A publicidade funciona. E funciona o boca a boca. A dona-de-casa Marília Fernandes, 35, ficou sabendo na semana passada da liminar que reabriu o Bingo Moema. Imediatamente, telefonou para 18 amigas. Ontem, todas estavam apostando. "A gente veio tirar o atraso", diz ela.
"A gente se organizou e contratou uma van para trazer a turma", diz Rogério Brás de Oliveira, 55, do Belém (zona leste). Todos os dias, desde a reabertura do Moema (zona sul), a van pára no largo do Belém e recolhe os 15 cotistas. Eles voltam cinco horas depois.
"Todo mundo aqui quer recuperar o tempo perdido", explica uma vendedora de cartelas do Bingo Moema. Às 16h de ontem, 300 pessoas ocupavam as mesas de apostas de bingos "cantados", aqueles mais tradicionais, com cartelas. Outras 600 jogavam nas máquinas de bingo eletrônico. Numa quinta-feira anterior à proibição, não mais do que cem estariam na casa nesse horário.
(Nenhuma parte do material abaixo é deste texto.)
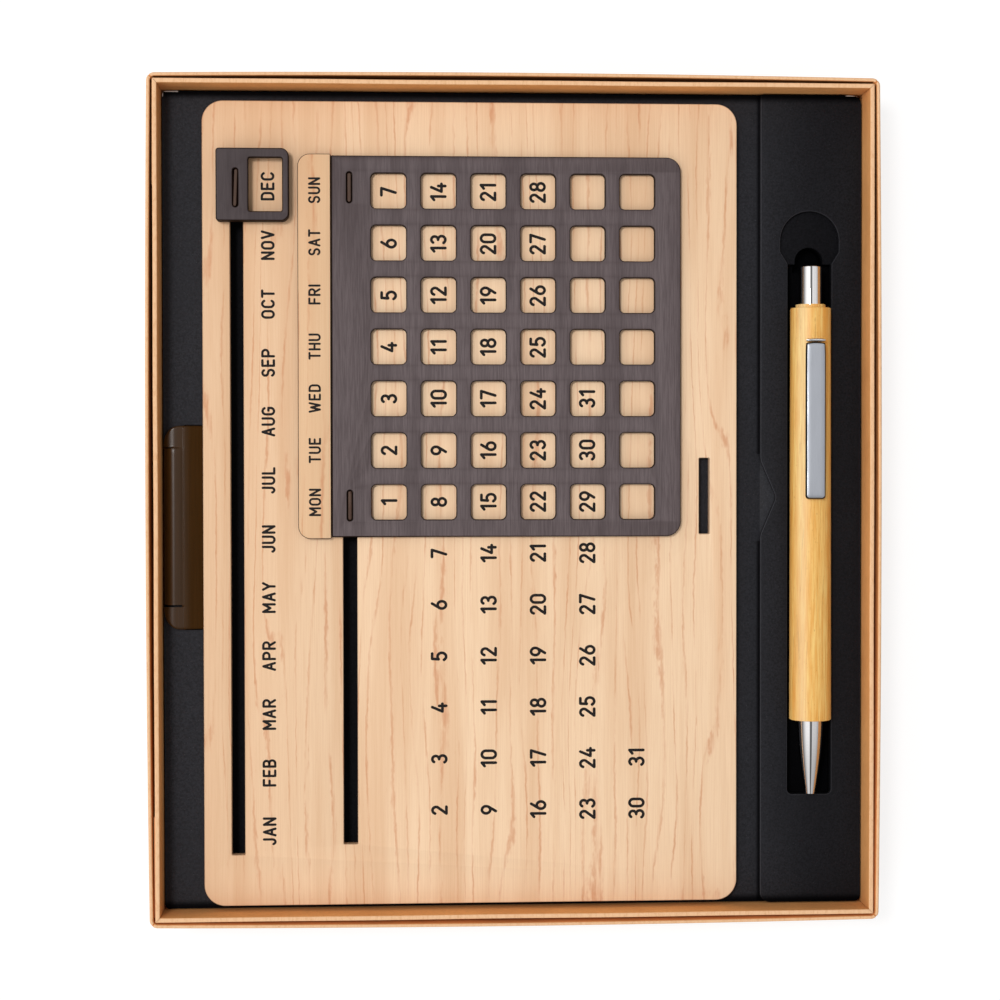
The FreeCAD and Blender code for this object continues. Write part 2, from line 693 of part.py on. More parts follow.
def month_cursor():
    """The month cursor's face, spacer, tenon and keeper."""
    radii = [cursor_left_radius, cursor_right_radius, cursor_right_radius, cursor_left_radius]
    face = rounded_plate(cursor_x, cursor_y, cursor_size, cursor_size, cursor_spacer_z, cursor_top_z, radii)
    spacer = rounded_plate(cursor_x, cursor_y, cursor_size, cursor_size, slider_z, cursor_spacer_z, radii)
    window = rounded_plate(cursor_window_x, cursor_y, cursor_window_width, cursor_window_length,
                           cursor_spacer_z - 1, cursor_top_z + 1, [cursor_window_radius] * 4)
    step = 2 * cursor_window_step
    wide_window = rounded_plate(cursor_window_x, cursor_y, cursor_window_width + step,
                                cursor_window_length + step, slider_z - 1, cursor_spacer_z + 1,
                                [cursor_window_radius] * 4)
    opening = slit(month_slot_x, cursor_tenon_y, cursor_tenon_length, slider_z, cursor_top_z)
    keeper = centred_block(month_slot_x, cursor_tenon_y, cursor_keeper_width,
                           cursor_keeper_length, keeper_bottom_z, keeper_top_z)
    keeper = keeper.cut(slit(month_slot_x, cursor_tenon_y, cursor_tenon_length,
                             keeper_bottom_z, keeper_top_z))
    return {
        "month_cursor_face": face.cut(window).cut(opening),
        "month_cursor_spacer": spacer.cut(wide_window).cut(opening),
        "month_cursor_tenon": tenon(month_slot_x, cursor_tenon_y, cursor_tenon_length,
                                    month_slot_width, cursor_top_z),
        "month_cursor_keeper": keeper,
    }


def date_frame():
    """The date grille with its windows, the weekday strip, two tenons and the keeper bar."""
    grille = rounded_plate(grille_left_x + grille_width / 2, frame_y, grille_width, grille_length,
                           slider_z, frame_top_z, [0, grille_radius, grille_radius, 0])
    for row in range(window_rows):
        for column in range(window_columns):
            window_x = grille_left_x + window_first_in + row * window_pitch_x
            window_y = window_back_y - column * window_pitch_y
            grille = grille.cut(rounded_plate(window_x, window_y, window_size, window_size,
                                              slider_z - 1, frame_top_z + 1, [window_radius] * 4))
    weekday_length = grille_length + 2 * weekday_overhang
    strip = rounded_plate(grille_left_x - weekday_width / 2, frame_y, weekday_width, weekday_length,
                          slider_z, frame_top_z, [weekday_radius, 0, 0, weekday_radius])
    keeper_length = date_tenon_upper_y - date_tenon_lower_y + date_tenon_length + 2 * date_keeper_overhang
    keeper = centred_block(date_slot_x, frame_y, date_keeper_width, keeper_length,
                           keeper_bottom_z, keeper_top_z)
    pieces = {"weekday_strip": strip}
    tenons = {"date_tenon_upper": date_tenon_upper_y, "date_tenon_lower": date_tenon_lower_y}
    for name, tenon_y in tenons.items():
        pieces[name] = tenon(date_slot_x, tenon_y, date_tenon_length, date_slot_width, frame_top_z)
        grille = grille.cut(slit(date_slot_x, tenon_y, date_tenon_length, slider_z, frame_top_z))
        keeper = keeper.cut(slit(date_slot_x, tenon_y, date_tenon_length, keeper_bottom_z, keeper_top_z))
    pieces["date_grille"] = grille
    pieces["date_keeper"] = keeper
    return pieces


# ---- pen -------------------------------------------------------------------
def pen_barrel():
    """Bamboo tube, its edges eased, with the clip root's slot."""
    barrel = tube(barrel_diameter, barrel_bore, barrel_front_y, barrel_back_y)
    rims = [edge for edge in barrel.Edges if is_barrel_rim(edge)]
    barrel = barrel.makeFillet(barrel_edge, rims)
    return barrel.cut(clip_leg(0.0))


def is_barrel_rim(edge):
    """True for the circles at the two ends of the barrel's outside."""
    box = edge.BoundBox
    flat = box.YMax - box.YMin < 1e-6
    return flat and abs(box.XMax - box.XMin - barrel_diameter) < 1e-3


def clip_leg(spare):
    """The part of the clip root that passes through the barrel's wall."""
    half = clip_leg_width / 2 + spare
    return block(pen_x - half, pen_x + half, clip_root_y - spare, clip_root_y + clip_root_length + spare,
                 pen_z + math.sqrt((barrel_bore / 2) ** 2 - half ** 2), clip_bottom_z)


def clip_root():
    """The clip's fixed end: a leg in the barrel's wall and a head as thick as the clip."""
    head = centred_block(pen_x, clip_root_y + clip_root_length / 2, clip_width, clip_root_length,
                         clip_bottom_z, clip_top_z)
    leg = clip_leg(0.0).cut(rod(barrel_bore, clip_root_y - 1, clip_root_y + clip_root_length + 1))
    return head.fuse(leg).removeSplitter()


def pen_clip():
    """The clip: a flat strip with a raised rim and a nub near its free end."""
    plate = rounded_plate(pen_x, clip_front_y + clip_length / 2, clip_width, clip_length,
                          clip_bottom_z, clip_top_z, [clip_front_radius, clip_front_radius, 0, 0])
    inner = clip_width - 2 * clip_rim_width
    floor = centred_block(pen_x, clip_front_y + clip_length / 2, inner, clip_length - 2 * clip_rim_width,
                          clip_top_z - clip_rim_height, clip_top_z + 1)
    nub_y = clip_front_y + clip_front_radius + clip_nub_length
    nub_z = pen_z + pen_radius + clip_tip_gap
    nub = centred_block(pen_x, nub_y, clip_nub_length, clip_nub_length, nub_z, clip_bottom_z)
    return plate.cut(floor).fuse(nub).removeSplitter()


def pen_nose():
    """Chrome nose cone with its spring chamber and the shank that screws into the barrel."""
    base = nose_base_diameter / 2
    tip = nose_tip_diameter / 2
    hole = tip_diameter / 2 + tip_running_clearance
    chamber = nose_chamber / 2
    shank = nose_shank_diameter / 2
    back_y = barrel_front_y + nose_shank_length
    chamber_y = barrel_front_y - nose_chamber_length
    swell = V((base + tip) / 2 + nose_bulge, (barrel_front_y + nose_tip_y) / 2, 0)
    flank = Part.Arc(V(tip, nose_tip_y, 0), swell, V(base, barrel_front_y, 0)).toShape()
    points = [V(base, barrel_front_y, 0), V(shank, barrel_front_y, 0), V(shank, back_y, 0),
              V(shank_bore / 2, back_y, 0), V(chamber, barrel_front_y, 0), V(chamber, chamber_y, 0),
              V(hole, chamber_y, 0), V(hole, nose_tip_y, 0), V(tip, nose_tip_y, 0)]
    lines = [Part.makeLine(points[index], points[index + 1]) for index in range(len(points) - 1)
             if points[index].distanceToPoint(points[index + 1]) > 1e-6]
    return turned(lines + [flank])


def thread_insert():
    """Brass bush in the barrel that the nose screws into."""
    return tube(barrel_bore, nose_shank_diameter, barrel_front_y, barrel_front_y + thread_insert_length)


def refill_tip():
    """The refill's metal tip, narrowing to the ball."""
    radius = tip_diameter / 2
    ball = tip_ball_diameter / 2
    taper_y = tip_point_y + tip_point_length
    points = [(0, tip_point_y), (ball, tip_point_y), (radius, taper_y), (radius, refill_front_y),
              (0, refill_front_y)]
    return turned(polygon(points))


def refill_spring():
    """Return spring round the tip, between the nose's shoulder and the refill."""
    front = barrel_front_y - nose_chamber_length + spring_wire
    back = refill_front_y - spring_wire
    radius = (spring_diameter - spring_wire) / 2
    pitch = (back - front) / spring_turns
    sections = []
    for step in range(spring_turns * spring_steps + 1):
        turn = 2 * math.pi * step / spring_steps
        outward = V(math.cos(turn), 0, -math.sin(turn))
        ahead = V(-radius * math.sin(turn), pitch / (2 * math.pi), -radius * math.cos(turn)).normalize()
        centre = V(pen_x, front + pitch * step / spring_steps, pen_z) + outward * radius
        sections.append(wire_section(centre, outward, ahead.cross(outward)))
    return Part.makeLoft(sections, True, True)


def wire_section(centre, outward, across):
    """The spring wire's section, as a small polygon."""
    corners = []
    for side in range(spring_sides):
        angle = 2 * math.pi * side / spring_sides
        corners.append(centre + (outward * math.cos(angle) + across * math.sin(angle)) * (spring_wire / 2))
    return Part.makePolygon(corners + corners[:1])


def push_button():
    """Chrome button: a cup with a domed end, open towards the rotor."""
    radius = button_diameter / 2
    hollow = radius - button_wall
    rim_y = button_back_y - button_dome
    dome_radius = (radius ** 2 + button_dome ** 2) / (2 * button_dome)
    halfway = V(radius / 2, button_back_y - dome_radius + math.sqrt(dome_radius ** 2 - radius ** 2 / 4), 0)
    dome = Part.Arc(V(radius, rim_y, 0), halfway, V(0, button_back_y, 0)).toShape()
    inner_y = rim_y - button_wall
    points = [V(0, button_back_y, 0), V(0, inner_y, 0), V(hollow, inner_y, 0), V(hollow, button_front_y, 0),
              V(radius, button_front_y, 0), V(radius, rim_y, 0)]
    lines = [Part.makeLine(points[index], points[index + 1]) for index in range(len(points) - 1)]
    return turned(lines + [dome])


def cam_rotor():
    """The rotor that the button pushes, bored for the refill's end."""
    body = rod(rotor_diameter, rotor_front_y, rotor_back_y)
    return body.cut(rod(rotor_bore, rotor_front_y, refill_back_y))


# ---- all pieces ------------------------------------------------------------
def all_pieces():
    """Every node by name."""
    lower_sheet, upper_sheet = support_sheets()
    pieces = {
        "outer_carton": outer_carton(),
        "corner_flaps": corner_flaps(),
        "support_sheet_lower": lower_sheet,
        "support_sheet_upper": upper_sheet,
        "bed_layer": bed_layer(),
        "pen_panel": pen_panel(),
        "pull_grip": pull_grip(),
        "stand_foot": stand_foot(),
        "calendar_board": calendar_board(),
        "pen_barrel": pen_barrel(),
        "pen_nose": pen_nose(),
        "thread_insert": thread_insert(),
        "cam_sleeve": tube(sleeve_diameter, sleeve_bore, sleeve_front_y, sleeve_back_y),
        "clip_root": clip_root(),
        "refill_spring": refill_spring(),
        "pen_clip": pen_clip(),
        "push_button": push_button(),
        "cam_rotor": cam_rotor(),
        "refill_tube": tube(refill_diameter, refill_bore, refill_front_y, refill_back_y),
        "refill_tip": refill_tip(),
    }
    pieces.update(liner_panels())
    pieces.update(month_cursor())
    pieces.update(date_frame())
    return pieces


os.makedirs("parts", exist_ok=True)
for node, shape in all_pieces().items():
    save(node, shape)
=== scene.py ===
"""Looks of a wooden slide calendar and a bamboo click pen bedded in a double-walled kraft tray.

Sizes inside the shape functions are in millimetres and become metres when a mesh is made.
+X runs across the tray towards the pen, +Y along it towards the pen's button, +Z up.
"""

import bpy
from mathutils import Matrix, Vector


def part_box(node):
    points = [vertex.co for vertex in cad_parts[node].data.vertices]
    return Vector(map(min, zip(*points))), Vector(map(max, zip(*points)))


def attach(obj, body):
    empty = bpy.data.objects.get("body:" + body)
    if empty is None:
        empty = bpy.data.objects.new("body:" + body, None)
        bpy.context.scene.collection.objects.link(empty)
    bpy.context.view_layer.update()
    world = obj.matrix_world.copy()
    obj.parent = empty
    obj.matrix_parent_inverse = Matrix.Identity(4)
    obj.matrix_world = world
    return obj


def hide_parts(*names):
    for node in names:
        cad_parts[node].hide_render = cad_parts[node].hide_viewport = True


bl_info = {
    "name": "Slide Calendar Tray",
    "version": (1, 0, 0),
    "blender": (4, 5, 0),
    "location": "3D View > Sidebar > Slide Calendar",
    "description": "Builds a wooden slide calendar and a bamboo pen in a kraft tray",
    "category": "Object",
}

import math
from functools import cache

import bmesh
import bpy
import numpy as np
from bpy.props import FloatProperty, FloatVectorProperty, PointerProperty
from mathutils import Euler, Vector
from mathutils.geometry import tessellate_polygon

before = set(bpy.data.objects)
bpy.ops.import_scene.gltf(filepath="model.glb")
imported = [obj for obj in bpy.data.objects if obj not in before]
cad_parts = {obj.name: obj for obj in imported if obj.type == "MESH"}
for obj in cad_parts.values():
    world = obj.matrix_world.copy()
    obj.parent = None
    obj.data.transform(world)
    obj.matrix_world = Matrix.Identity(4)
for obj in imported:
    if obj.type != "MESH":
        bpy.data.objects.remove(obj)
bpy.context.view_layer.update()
MM = 0.001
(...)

O movimento é tão intenso que obrigou o bingo a fechar o estacionamento que funcionava colado ao seu prédio. No local, foram instaladas 200 máquinas de bingo eletrônico. Agora, são 548 máquinas, funcionando 24 horas por dia, todos os dias.
Situação ainda mais denunciadora do desespero dos jogadores acontecia ontem no Bingo Metrópole (no centro de São Paulo), onde 800 jogadores disputavam os prêmios. Sem cadeira para todos, muitos prendiam suas cartelas em pranchetas e acompanhavam a extração em pé. Havia fila para entrar no salão de jogos.
A superpopulação e a velocidade acelerada do jogo elevavam a tensão. Qualquer conversinha no meio da extração logo era interrompida por "psius" vindos de todo o ambiente.
"Eles estão querendo faturar tudo o que não faturaram no período em que ficaram fechados", reclama a professora aposentada Maria Clara Gonçalves Pierucci, 63, do Tatuapé, que atravessou a cidade para jogar no Bingo Moema. A professora, com seis cartelas na sua frente, mal conseguia anotar os números sorteados.
Antes do fechamento dos bingos, terminada uma extração, entrava uma música (o repertório dessas casas inclui de Kelly Key a Luca, aquela do hit "Tô nem Aí"). Durante esse intervalo, vendiam-se as cartelas para o concurso seguinte. Agora, o jogo ainda acontece e já se estão vendendo cartelas para o próximo. As apostas não podem parar.